Widow Suspected of Killing Husband
Facts: Luz Ballestero’s husband was killed at their home in 2004. The life insurance company denied her claim to his $1 million policy on the basis that she had not been cleared of being responsible for his death.
There was compounding circumstances which gave rise to the suspicion she may have been involved in her husband’s death:
- Her first husband was killed. She ended up with his inheritance including his family’s mining claims.
- She then went on to live with Nicholas Martinez. He died after being shot and thrown in a well. This was only one year after the death of her first husband.
- She then married Adolfo Suarez who was a poor fisherman but nonetheless with a million dollar life insurance policy. They lived in her Glendale home with Freddy Starkweather.
- While Suarez was having drinks at the pub with Ballestero’s son, Starkweather was shot at Ballestero’s home.
- Two hours later, when Suarez came home, he was also shot and died.
- There was no sign of forced entry. The dog had been removed from the home and the phone was disconnected.
- At the time of the killings, Ballesteros was behind on all bills and her home was going into foreclosure. However, the life insurance premiums continued to be paid.
- Ballesteros was not overly cooperative with the police, refusing to answer questions which could have incriminated her and pleading the Fifth Amendment numerous times.
Result: The Judge ruled that Ballesteros was not entitled to her husband’s $1,000,000 life insurance policy based on the Slayer Statute.
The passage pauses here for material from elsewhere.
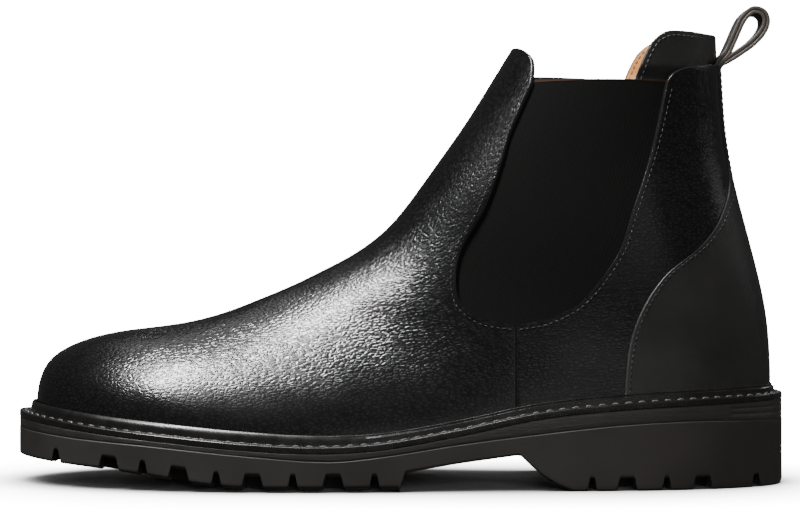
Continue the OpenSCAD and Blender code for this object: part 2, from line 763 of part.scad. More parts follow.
// Scales of the rings inside the boot, along and across
SOCK_RING = [0.93, 0.81];
INSOLE_RING = [0.95, 0.835];
WELT_INNER_RING = [0.94, 0.81];
RIB_OUTER_RING = [0.93, 0.79];
RIB_INNER_RING = [0.915, 0.74];
CORK_RING = [0.905, 0.72];

module sock_liner() {
    low = PLATE_GAP + insole_t + PLATE_GAP;
    color("#c09462") plate(inner_ring(SOCK_RING[0], SOCK_RING[1]), low + sock_t, low);
}

module insole_board() {
    color("#a87b4f")
        plate(inner_ring(INSOLE_RING[0], INSOLE_RING[1]), PLATE_GAP + insole_t, PLATE_GAP);
}

// The rib under the insole board that the welt is sewn to
module insole_rib() {
    outer = inner_ring(RIB_OUTER_RING[0], RIB_OUTER_RING[1]);
    inner = inner_ring(RIB_INNER_RING[0], RIB_INNER_RING[1]);
    color("#d9cfb8")
        ring_sweep([
            for (k = [0 : len(outer) - 1])
                [
                    on_welt(inner[k], -welt_t),
                    on_welt(inner[k], 0),
                    on_welt(outer[k], 0),
                    on_welt(outer[k], -welt_t)
                ]
        ]);
}

// A point in plan, at a height from the welt's top
function on_welt(p, rise) = [p[0], p[1], height(WELT_TOP, p[0]) + rise];

module cork_filler() {
    color("#a9805a")
        plate(inner_ring(CORK_RING[0], CORK_RING[1]), -shank_t - 2 * PLATE_GAP, -welt_t);
}

module shank() {
    top = profile_points(WELT_TOP, -15, -15 + shank_l, 20);
    color("silver")
        translate([0, -MIDDLE_Y, 0])
            across(concat(shifted(top, -PLATE_GAP - shank_t), reversed(shifted(top, -PLATE_GAP))),
                shank_w);
}

module welt() {
    inner = inner_ring(WELT_INNER_RING[0], WELT_INNER_RING[1]);
    base = centred(foot_ring(1));
    lip = centred(foot_ring(lip_h));
    n = len(RING);
    color("#191818")
        ring_sweep([
            for (k = [0 : n - 1])
                let (out = RING_OUT[k])
                [
                    on_welt(inner[k], -welt_t),
                    on_welt(inner[k], 0),
                    on_welt(RING[k] + LIP_GAP * out, 0),
                    on_welt(base[k] + LIP_GAP * out, 1),
                    on_welt(lip[k] + LIP_GAP * out, lip_h),
                    on_welt(lip[k] + (LIP_GAP + lip_t * 0.8) * out, lip_h - 0.3),
                    on_welt(base[k] + (LIP_GAP + lip_t) * out, 1.2),
                    on_welt(RING[k] + (LIP_GAP + lip_t + 0.4) * out, 0),
                    on_welt(SOLE_EDGE[k], 0),
                    on_welt(SOLE_EDGE[k], -welt_t)
                ]
        ]);
}

LIP_GAP = 0.6;             // gap between the lip and the upper
THREAD_INSET = 2.4;        // distance of the stitching from the welt's edge
THREAD_SIDES = 6;

function centred(ring) = [for (p = ring) p - [0, MIDDLE_Y]];

module welt_thread() {
    path = inset(THREAD_INSET);
    r = thread_d / 2;
    color("#3a3836")
        ring_sweep([
            for (k = [0 : len(path) - 1])
                [
                    for (i = [0 : THREAD_SIDES - 1])
                        let (a = -360 * i / THREAD_SIDES)
                        on_welt(path[k] + r * cos(a) * RING_OUT[k], r + 0.1 + r * sin(a))
                ]
        ]);
}

// Even points along the sole, used for every face that two of its layers share
SLAB_STEPS = 60;
SLAB_X = 156;

module midsole() {
    over = profile_points(WELT_TOP, -SLAB_X, SLAB_X, SLAB_STEPS);
    under = profile_points(RUBBER_TOP, -SLAB_X, SLAB_X, SLAB_STEPS);
    color("#211f1e")
        sole_slab(concat(shifted(over, -welt_t - PLATE_GAP), reversed(shifted(under, PLATE_GAP))), SOLE_EDGE);
}

// Height of the tread's lowest face at x
function tread_z(x) =
    x < 0 ? lookup(x, TREAD) : lookup(x, HEEL_BACK);

module outsole() {
    top = profile_points(RUBBER_TOP, -SLAB_X, SLAB_X, SLAB_STEPS);
    ground = concat([[-SLAB_X, TREAD[0][1]]], TREAD, WAIST, slice(BREAST, 1, 4), HEEL_BACK,
        [[SLAB_X, HEEL_BACK[1][1]]]);
    color("#181818")
        difference() {
            sole_slab(concat(top, reversed(ground)), SOLE_EDGE);
            for (gap = concat(FRONT_GAPS, HEEL_GAPS))
                lug_gap(gap[0], gap[1]);
            tread_pocket(-122, -12);
            tread_pocket(78, 136);
        }
}

// A tapered gap between two lugs, at both edges of the sole
module lug_gap(x, width) {
    z = tread_z(x);
    low = width / 2 + 0.1;
    high = width * (width > WIDE_GAP ? WIDE_TAPER : NARROW_TAPER) / 2;
    top = z + lug_depth;
    middle = (sole_y(x, LATERAL) + sole_y(x, MEDIAL)) / 2;
    half = (sole_y(x, MEDIAL) - sole_y(x, LATERAL)) / 2;
    for (side = [LATERAL, MEDIAL])
        translate([0, middle + side * (half + 10 - lug_reach / 2), 0])
            across([[x - low, z - 2], [x + low, z - 2], [x + high, top], [x - high, top]],
                lug_reach + 20);
}

// y of the sole's edge at x on one side
function sole_y(x, side) =
    let (
        half = len(SOLE_EDGE) / 2,
        edge = side == LATERAL
            ? [for (k = [0 : half]) SOLE_EDGE[k]]
            : [for (k = [0 : half]) SOLE_EDGE[(2 * half - k) % (2 * half)]]
    )
    lookup(x, edge);

// The sunk middle of the tread between the edge lugs, with studs left standing in it
module tread_pocket(x0, x1) {
    margin = lug_reach + POCKET_WALL;
    stud_pitch = 22;
    studs = floor((x1 - x0 - 14) / stud_pitch);
    outline = concat(
        [for (k = [0 : 8]) let (x = x0 + (x1 - x0) * k / 8) [x, sole_y(x, LATERAL) + margin]],
        [for (k = [8 : -1 : 0]) let (x = x0 + (x1 - x0) * k / 8) [x, sole_y(x, MEDIAL) - margin]]
    );
    middle = (sole_y((x0 + x1) / 2, LATERAL) + sole_y((x0 + x1) / 2, MEDIAL)) / 2;
    intersection() {
        translate([0, 0, -5])
            linear_extrude(40)
                difference() {
                    polygon(outline);
                    for (k = [0 : studs - 1])
                        translate([x0 + 14 + stud_pitch * (k + 0.4), middle])
                            stud(16, 5);
                }
        across(
            concat(
                [[x0 - 5, -5], [x1 + 5, -5]],
                [
                    for (k = [8 : -1 : 0])
                        let (x = x0 - 4 + (x1 - x0 + 8) * k / 8)
                        [x, tread_z(x) + lug_depth - 1]
                ]
            ),
            140
        );
    }
}

// A cross-shaped stud in plan
module stud(span, arm) {
    square([span, arm], center = true);
    square([arm, span], center = true);
}

vamp();
vamp_shaft();
quarter(LATERAL);  // quarter_lateral
quarter(MEDIAL);  // quarter_medial
heel_counter();
heel_tab();
gore(LATERAL);  // gore_lateral
gore(MEDIAL);  // gore_medial
pull_loop();
pull_loop_tail();
vamp_lining();
vamp_shaft_lining();
quarter_lining(LATERAL);  // quarter_lining_lateral
quarter_lining(MEDIAL);  // quarter_lining_medial
heel_grip();
toe_puff();
heel_stiffener();
sock_liner();
insole_board();
insole_rib();
cork_filler();
shank();
welt();
welt_thread();
midsole();
outsole();
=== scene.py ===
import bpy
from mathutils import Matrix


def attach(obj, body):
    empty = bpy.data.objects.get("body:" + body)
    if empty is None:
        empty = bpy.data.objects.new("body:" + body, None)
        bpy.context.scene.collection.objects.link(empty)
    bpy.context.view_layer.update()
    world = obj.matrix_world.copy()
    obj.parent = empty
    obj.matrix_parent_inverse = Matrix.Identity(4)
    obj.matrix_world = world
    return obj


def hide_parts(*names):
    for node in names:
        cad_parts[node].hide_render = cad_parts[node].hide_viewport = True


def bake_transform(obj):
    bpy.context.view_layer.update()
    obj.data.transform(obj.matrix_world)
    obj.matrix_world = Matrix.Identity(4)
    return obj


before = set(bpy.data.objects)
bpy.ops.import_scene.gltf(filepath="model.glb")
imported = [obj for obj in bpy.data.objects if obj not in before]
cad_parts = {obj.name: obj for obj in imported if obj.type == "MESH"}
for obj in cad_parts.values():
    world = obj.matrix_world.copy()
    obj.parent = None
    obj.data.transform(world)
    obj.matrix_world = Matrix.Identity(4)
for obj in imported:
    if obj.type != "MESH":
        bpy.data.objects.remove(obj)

"""Looks of a left chelsea boot on a one-piece lug sole.

Lengths are in millimetres until a mesh is made, where MM turns them into metres. The upper is
laid out on the same last as the CAD: a point of the last is [s, t], where s runs from the top
opening to the toe tip and t runs round a section from the front ridge (0) to the back (1), with
the outer side negative.
"""

import bmesh
import bpy
import numpy as np
from mathutils import Vector

MM = 0.001
LATERAL, MEDIAL = -1, 1
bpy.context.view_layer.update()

# ---------- the last and the seams, as the CAD has them ----------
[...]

The Slayer Statute denies life insurance proceeds where the beneficiary has intentionally killed the insured. The Judge said there was an implication that she was responsible for her husband’s death because she had pleaded the Fifth Amendment. This ruling was made even though no homicide charges were ever laid against the widow.
Cause of death not covered by the Policy
Insurer: National Union Fire Insurance Company of Pittsburgh, Pennsylvania
Facts:
- The widow, Mary McMurray, and her husband went on their honeymoon.
- Payment was made using their Platinum Select Citibank MasterCard which included a $1 million policy for accidental death or dismemberment.
- The policy covered injury or death while “riding as a passenger in or on…any Common Carrier“.
- Common Carrier was defined in the policy as “any licensed…water…conveyance operated by those whose occupation or business is the transportation of persons for hire“.
- The husband was killed on the cruise while white water rafting. He was thrown off the raft and drowned. The rafting excursion was paid with the same credit card.
- The court held that the raft was not a “common carrier” as defined by the policy because the transportation of people was not its primary function. Rather, transportation was merely incidental to the raft’s main business of entertaining rafting participants.
Outcome: The insurer’s decision to deny the claim was upheld by the United States Court of Appeals.